TILL I think you have misunderstood my argument. I have never said that there are contradictions within Matthew's narrative. I have simply said that Matthew's narrative gives no basis at all for all of the postulations that inerrantists have formulated in order to resolve inconsistencies and contradictions when all of the narratives are considered together. Hence, if Mary Magdalene actually did leave the scene immediately and run to find Peter and John, then Matthew was guilty of an error that is just as serious as contradictions within his narrative would have been (if they were there). That error would be the inability to write (under the guidance and direction of an omniscient, omnipotent deity) a coherent narrative. The incoherent points arise in that Matthew's way of telling the story led his readers to believe that "the women" were Mary Magdalene and the other Mary and the pronouns "they" and "them" referred to Mary Magdalene and the other Mary, but if Mary wasn't even there, then she couldn't have been one of "the women" that Matthew said the angel spoke to, and she couldn't have been one of the "they" and "them" that the pronouns referred to. Matthew's readers, however, would have assumed that she was one of "the women" and one of the "they" and "them." That would constitute mistakes and errors just as serious as internal contradictions and inconsistencies.
MATT PERMAN Second, how do you know how the early Christians would have interpreted it?
There is good evidence that it is likely that a large part of the early church, even those who only had one Gospel, knew a much wider spectrum of the events of Jesus' life than only those recorded in the Gospel that they would have possessed. Perhaps the early Christians who had only Matthew would have still been fully aware of the full scope of the events and recognized that Matthew was not intending to give a complete, detailed record. So, for your argument to hold, you need to give better reason for the early Church's understanding of the events surrounding the resurrection other than the fact that they might not have had all of the Gospels. And, even if you could show this, that would still not prove any contradiction, because no statement in Matthew denies something affirmed in another Gospel, or affirms,something denied in another Gospel. You need to point out contradictions in the texts themselves, not in any speculative, possible interpretations.
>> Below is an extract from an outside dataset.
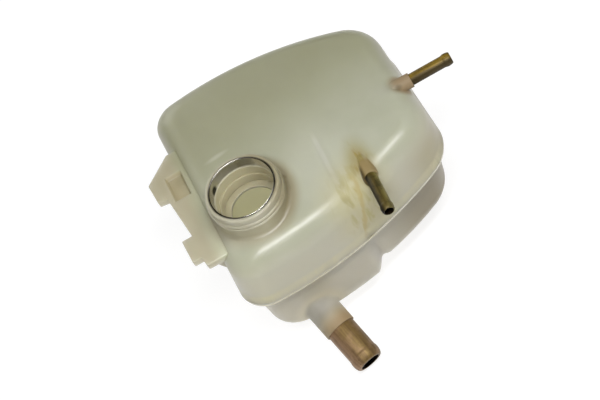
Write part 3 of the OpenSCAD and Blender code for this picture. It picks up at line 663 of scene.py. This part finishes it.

TILL Well, of course, this is simply a speculative solution that you are offering.
If you have evidence that the people Matthew addressed his narrative to knew all of these other things, then you should present it. A hypothesis is simply a "possible" solution, but it proves nothing until the truth of the hypothesis is established. So if you can show that your hypothesis is true, I'm willing (and I'm sure others on the list are also) to consider your evidence.
Let me explain why I doubt that your hypothesis is true. If all of these other things were so widely know by Matthew's audience, then surely he himself would have known about them, because we have reason to believe that "Matthew" wrote for people living in the same geographical area that he did.
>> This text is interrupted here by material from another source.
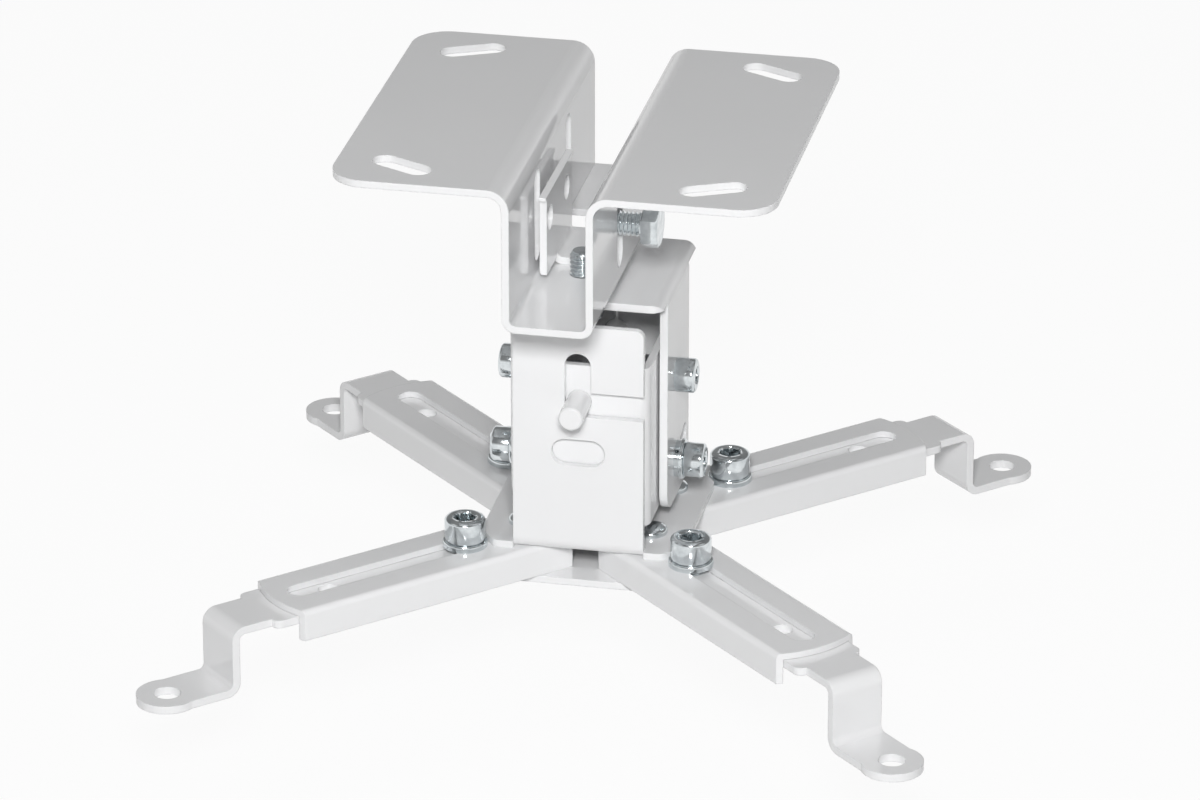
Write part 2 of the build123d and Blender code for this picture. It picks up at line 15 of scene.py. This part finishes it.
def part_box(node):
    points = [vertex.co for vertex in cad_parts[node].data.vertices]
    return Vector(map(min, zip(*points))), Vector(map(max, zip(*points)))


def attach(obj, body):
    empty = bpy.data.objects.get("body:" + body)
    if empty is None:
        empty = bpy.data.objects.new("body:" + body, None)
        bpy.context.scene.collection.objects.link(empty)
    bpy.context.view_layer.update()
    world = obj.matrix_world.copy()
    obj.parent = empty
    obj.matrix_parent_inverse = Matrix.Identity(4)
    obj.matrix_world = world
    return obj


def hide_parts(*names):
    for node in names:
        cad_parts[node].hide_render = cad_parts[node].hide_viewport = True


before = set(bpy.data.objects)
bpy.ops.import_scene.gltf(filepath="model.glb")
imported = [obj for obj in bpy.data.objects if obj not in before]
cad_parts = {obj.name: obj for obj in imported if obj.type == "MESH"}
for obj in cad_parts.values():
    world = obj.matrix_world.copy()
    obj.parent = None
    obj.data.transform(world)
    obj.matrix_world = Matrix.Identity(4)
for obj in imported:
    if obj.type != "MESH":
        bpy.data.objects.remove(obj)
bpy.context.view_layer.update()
mm = 0.001

# Camera, as the photograph was taken: angles in degrees, the lens in millimetres
camera_azimuth = 11.67
camera_elevation = 23.95
camera_distance = 1.728
camera_aim = (0.0003, 0.0, 0.0494)
camera_lens = 212.4
sensor_width = 36.0

# Where the lamps look, and how far the floor lies below the feet
lamp_aim = (0.0, 0.0, 0.06)
floor_depth = 0.036
floor_half_width = 4.0

# Hardware, in millimetres
thread_pitch = 1.0
thread_depth = 0.55
hole_gap = 0.05            # between a thread and the hole round it
m6_radius = 3.0
m5_radius = 2.5
hexagon_height = 4.0       # of the saddle's screw and of the swivel bolt
m6_flats = 10.0            # of hexagon heads and nuts
m6_nut_height = 5.0
m5_flats = 8.0
m5_nut_height = 4.0
m6_washer = (5.5, 1.6)     # outer radius and thickness
m5_washer = (5.0, 1.0)
spacer_thickness = 3.0
rivet_radius = 2.5
rivet_rim = 4.0
rivet_head = 2.2
rivet_edge = 0.9           # height of the dome's edge
rivet_closing = 1.5
closing_edge = 0.8

# Socket heads: diameter, height, flats of the socket and its depth
m6_cap = (10.0, 6.0, 5.0, 3.2)
m5_cap = (8.5, 5.0, 4.0, 2.5)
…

If they knew all of these things, then why didn't Matthew know them? We can certainly know that an omniscient, omnipotent deity would have known every little minute detail about the story, so why didn't this deity direct Matthew to include all of these other things? The fact that he didn't and the fact that Mark, Luke, and John told the story radically differently is strong reason to believe that an omniscient, omnipotent deity had nothing to do with the authorship of any of the books. If he had, readers would find no inconsistencies at all as they went from narrative to narrative. If not, why not?
MATT PERMAN
>> Now, the text of Matthew, since it does not deny that Mary Magdalene
>>left, can at the very least allow for this supplementation by John (if John
>>really does teach that she left before the first group of angels appeared).
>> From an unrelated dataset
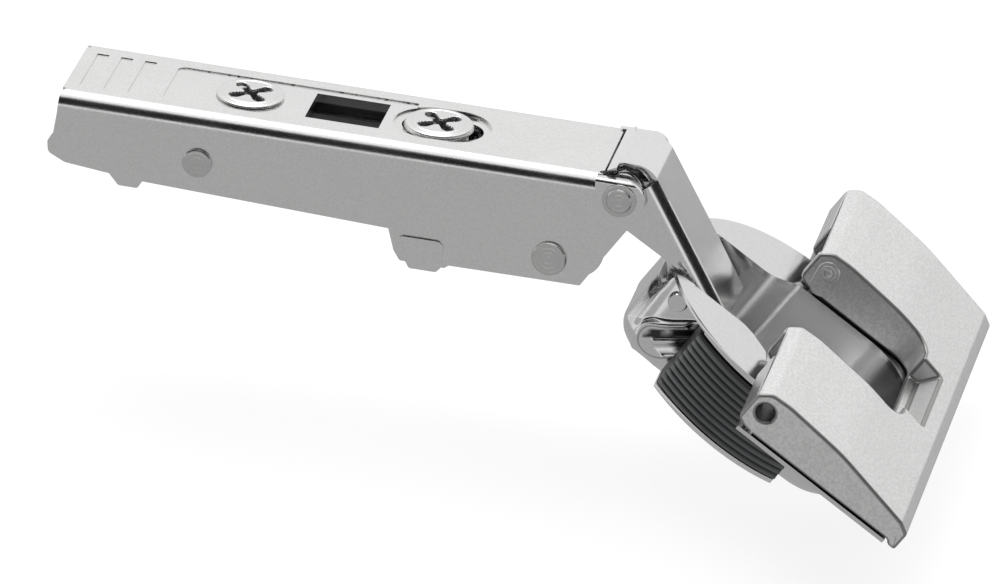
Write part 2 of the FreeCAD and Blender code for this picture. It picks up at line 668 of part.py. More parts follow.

TILL If the "supplementation" by John represents the reality of what actually happened, then Matthew committed a grave error by not including this information himself, because his way of telling the story left his readers with a picture that did not fit reality. So the problem that I hope you will confront is your need to explain why an omniscient, omnipotent deity could not have done a better job of verbal inspiration than this.
MATT PERMAN
>>Wenham does a good job of discussing the valid approach, called harmonistic
>>exegesis, that would lead to this conclusion on pages 127 and 128 of his
>>book, which I would refer you to.
TILL Well, of course, you surely understand by now that I disagree. Wenham's "harmonistic exegesis" relies so much on unproven hypotheses (indeed on hypotheses that he many times didn't even try to prove) that it can't at all be considered "valid." I have, of course, read pages 127 and 128, and I must disagree with his approach to "harmonistic exegesis," because it works on the assumption that the Bible is inerrant (a question that should be proven and not begged). The idea is that each account is to "throw light on the intended meaning of the other[s]," but this hypothesis completely excludes the distinct possibility that four writers working independently of one another would have "intended meanings" that were in direct conflict with the "intended meanings" of the others. The latter possibility is, in fact, far more probable than the other, and we have tons of literature in existence to prove that different writers working independently of one another on the same historical subjects will be inconsistent in the telling of their versions of the story. Why should we believe that the writers of the gospel narratives were any different? If you say, "Well, they were inspired," then you are begging a question that you need to prove.
MATT PERMAN
>> We should also note that it is highly possible that you are misjudging
>>Matthews intentions. I don't think that he is intending to write a
>>comprehensive, point by point analysis of what happened, but simply wishing
>>to bring out some of the main events which don't necesarily require him to
>>explain all of the complicated movements of the women on that first
morning. It
>>could be for simplicity's sake that he omits Mary's movement before the
angels
>>appeared. And it's highly possible that his readers would have been aware
>of this, since they were closer to the events and lived in the time period
of
>his writing and so would have been more familiar with his intentions than we
would.
TILL Well, of course, if I have misjudged Matthew's intention, it is your task to show me how I have done so. I have analyzed his narrative primarily from a linguistic and grammatic point of view to show how that someone reading only his narrative would have necessarily understood it. So if such an understanding failed to include key points like some of the details mentioned in the other narratives, this would be, as I have said, a mistake just as serious as internal inconsistency in his narrative. If this isn't a valid point, please explain why it isn't.
MATT PERMAN
>> Finally, I think that we also should keep in mind that it just may be
>>entirely possible to harmonize the accounts without Mary Magdalene leaving
>>before the angels.
TILL Some have attempted to do so. Gleason Archer made such an attempt in his *Encyclopedia of Bible Difficulties,* but I found his attempt to be just as unsatisfactory as yours and Wenham's. If you think it can be done, I would like to see your attempt.